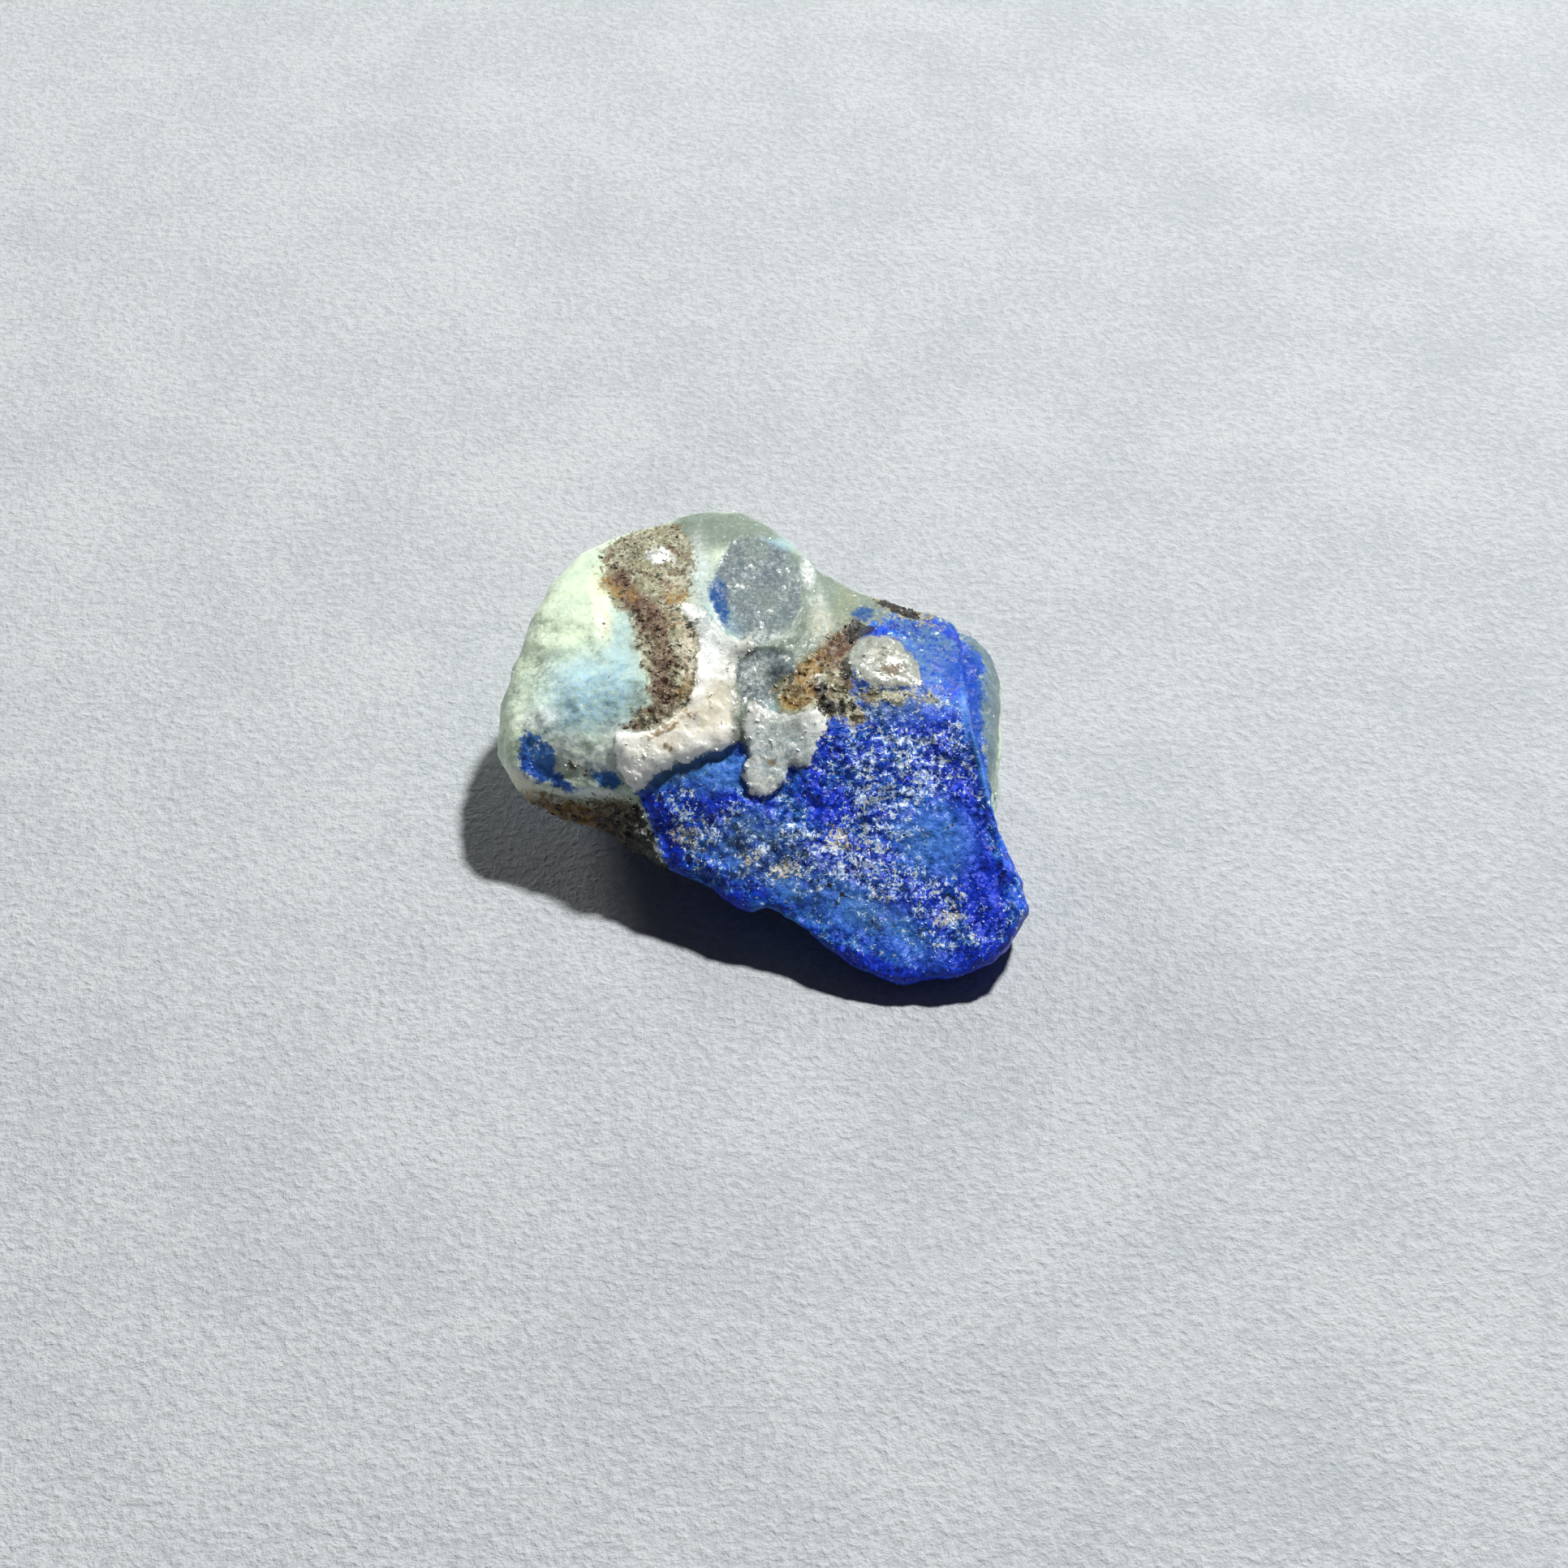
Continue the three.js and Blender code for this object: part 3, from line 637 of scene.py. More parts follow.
def block_noise(points: np.ndarray, size: float) -> np.ndarray:
    """Samples a broken, blocky relief: each cell is a small plane at its own height and slope.

    Args:
        points: n by 3 places in millimetres.
        size: the size of one block.

    Returns:
        Heights from about -1 to 1.
    """
    heights = np.zeros(len(points))
    for index, point in enumerate(points / size):
        centre = noise.voronoi(Vector(point))[1][0]
        slope = noise.cell_vector(centre * 7.13)
        step = noise.cell(centre * 3.7) * BLOCK_STEP
        heights[index] = step + (Vector(point) - centre).dot(slope) * BLOCK_SLOPE
    return heights


ROCK_SLOT, CLEAR_SLOT, CALCITE_SLOT = range(3)  # the stone's material slots, as in FINISHES


@dataclass
class StoneBody:
    """The whole stone: the CAD solid refined, roughened by mineral and given its attributes.

    Pairs of numbers are a pattern's length and its height, unless a name or comment says otherwise.
    """

    name: str = "afghanite_body"
    halvings: int = 2
    settles: int = 1
    evenings: int = 30
    settle: float = 0.5
    blue_grain: float = 0.10
    calcite_grain: float = 0.03
    rust_grain: float = 0.05
    skin_grain: float = 0.055
    glass_ripple: float = 0.02
    grain_lengths: tuple[float, float] = (0.75, 0.36)
    grain_share: float = 0.6
    calcite_rag: tuple[float, float] = (0.4, 0.16)  # how long and how deep its edge's bays are
    calcite_edge: float = 0.12
    rust_soft: float = 0.5
    calcite_block: tuple[float, float] = (0.5, 0.045)
    rust_crumb: tuple[float, float] = (0.55, 0.10)
    skin_ripple: tuple[float, float] = (1.5, 0.06)
    chip: tuple[float, float] = (2.1, 0.3)
    crumb_base: float = 0.25
    chip_top: float = 0.2
    skin_chip: float = 0.7
    disc_fill: tuple[float, float] = (0.3, 0.7)  # how high the glass rises and over what length
    calcite_lift: float = 0.05
    rust_edge: float = 0.1  # how far inside the rust its finish begins
    shown_depth: float = 0.6  # the thickness in front over which creases fade out
    same_place: float = 1e-7  # corners of the CAD solid nearer than this, in metres, are one
    foot: float = 0.02  # corners below this height stay where they are when the mesh is eased
    foot_fade: float = 0.6  # the height over which the relief comes in
    touching: float = 0.12  # thickness in front that counts as none
    behind: float = 0.3  # thickness in front from which depths are evened out
    minerals: MineralMap = field(default_factory=MineralMap)
    marks: dict[Mark, np.ndarray] = field(default_factory=dict)
    shown: np.ndarray = field(default_factory=lambda: np.zeros(0))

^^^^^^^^

◆ **TASK GOAL**
Please output the entire listing exactly as it stands.

◆ **EXPECTED OUTPUT**
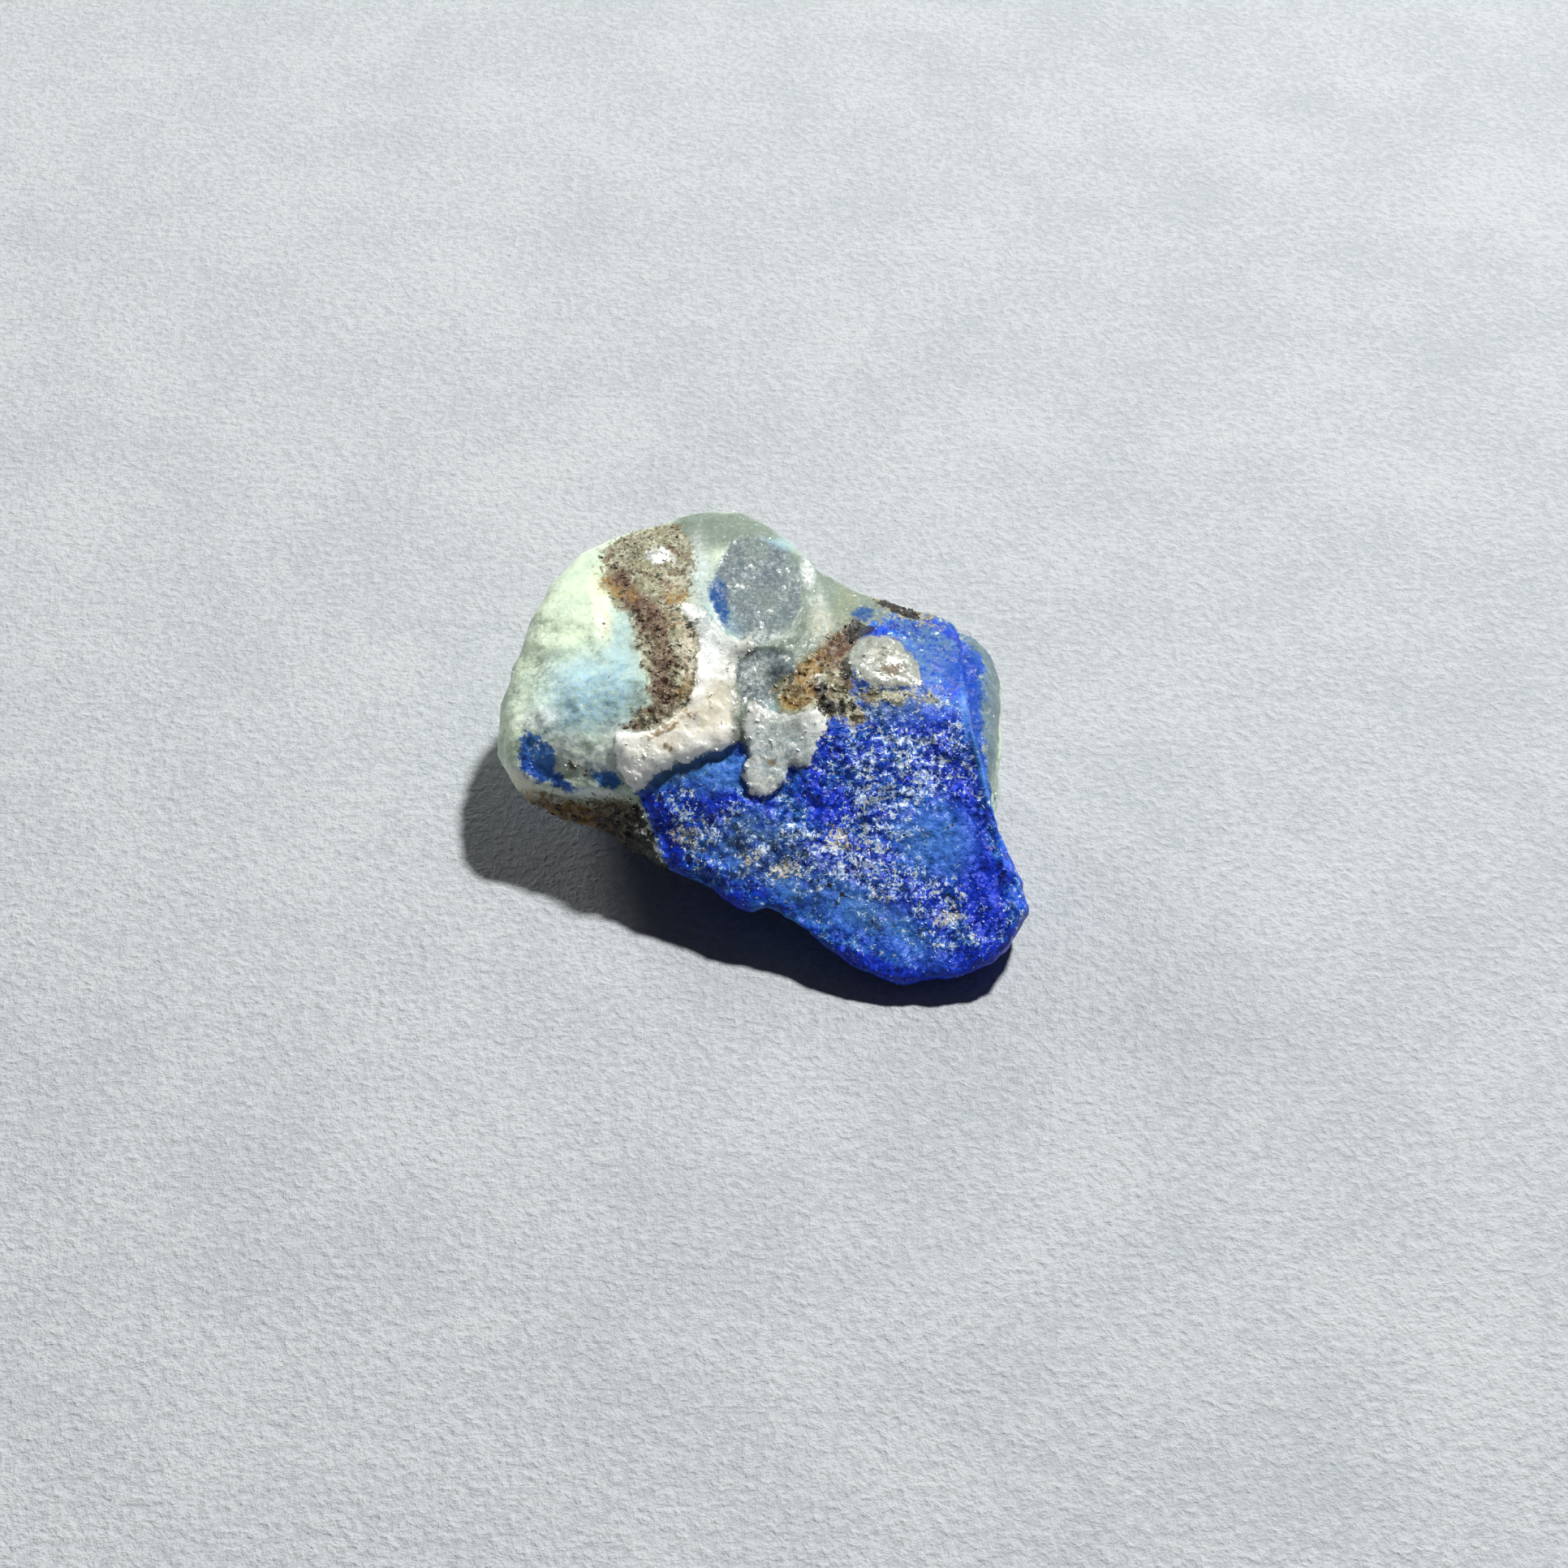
Continue the three.js and Blender code for this object: part 3, from line 637 of scene.py. More parts follow.
def block_noise(points: np.ndarray, size: float) -> np.ndarray:
    """Samples a broken, blocky relief: each cell is a small plane at its own height and slope.

    Args:
        points: n by 3 places in millimetres.
        size: the size of one block.

    Returns:
        Heights from about -1 to 1.
    """
    heights = np.zeros(len(points))
    for index, point in enumerate(points / size):
        centre = noise.voronoi(Vector(point))[1][0]
        slope = noise.cell_vector(centre * 7.13)
        step = noise.cell(centre * 3.7) * BLOCK_STEP
        heights[index] = step + (Vector(point) - centre).dot(slope) * BLOCK_SLOPE
    return heights


ROCK_SLOT, CLEAR_SLOT, CALCITE_SLOT = range(3)  # the stone's material slots, as in FINISHES


@dataclass
class StoneBody:
    """The whole stone: the CAD solid refined, roughened by mineral and given its attributes.

    Pairs of numbers are a pattern's length and its height, unless a name or comment says otherwise.
    """

    name: str = "afghanite_body"
    halvings: int = 2
    settles: int = 1
    evenings: int = 30
    settle: float = 0.5
    blue_grain: float = 0.10
    calcite_grain: float = 0.03
    rust_grain: float = 0.05
    skin_grain: float = 0.055
    glass_ripple: float = 0.02
    grain_lengths: tuple[float, float] = (0.75, 0.36)
    grain_share: float = 0.6
    calcite_rag: tuple[float, float] = (0.4, 0.16)  # how long and how deep its edge's bays are
    calcite_edge: float = 0.12
    rust_soft: float = 0.5
    calcite_block: tuple[float, float] = (0.5, 0.045)
    rust_crumb: tuple[float, float] = (0.55, 0.10)
    skin_ripple: tuple[float, float] = (1.5, 0.06)
    chip: tuple[float, float] = (2.1, 0.3)
    crumb_base: float = 0.25
    chip_top: float = 0.2
    skin_chip: float = 0.7
    disc_fill: tuple[float, float] = (0.3, 0.7)  # how high the glass rises and over what length
    calcite_lift: float = 0.05
    rust_edge: float = 0.1  # how far inside the rust its finish begins
    shown_depth: float = 0.6  # the thickness in front over which creases fade out
    same_place: float = 1e-7  # corners of the CAD solid nearer than this, in metres, are one
    foot: float = 0.02  # corners below this height stay where they are when the mesh is eased
    foot_fade: float = 0.6  # the height over which the relief comes in
    touching: float = 0.12  # thickness in front that counts as none
    behind: float = 0.3  # thickness in front from which depths are evened out
    minerals: MineralMap = field(default_factory=MineralMap)
    marks: dict[Mark, np.ndarray] = field(default_factory=dict)
    shown: np.ndarray = field(default_factory=lambda: np.zeros(0))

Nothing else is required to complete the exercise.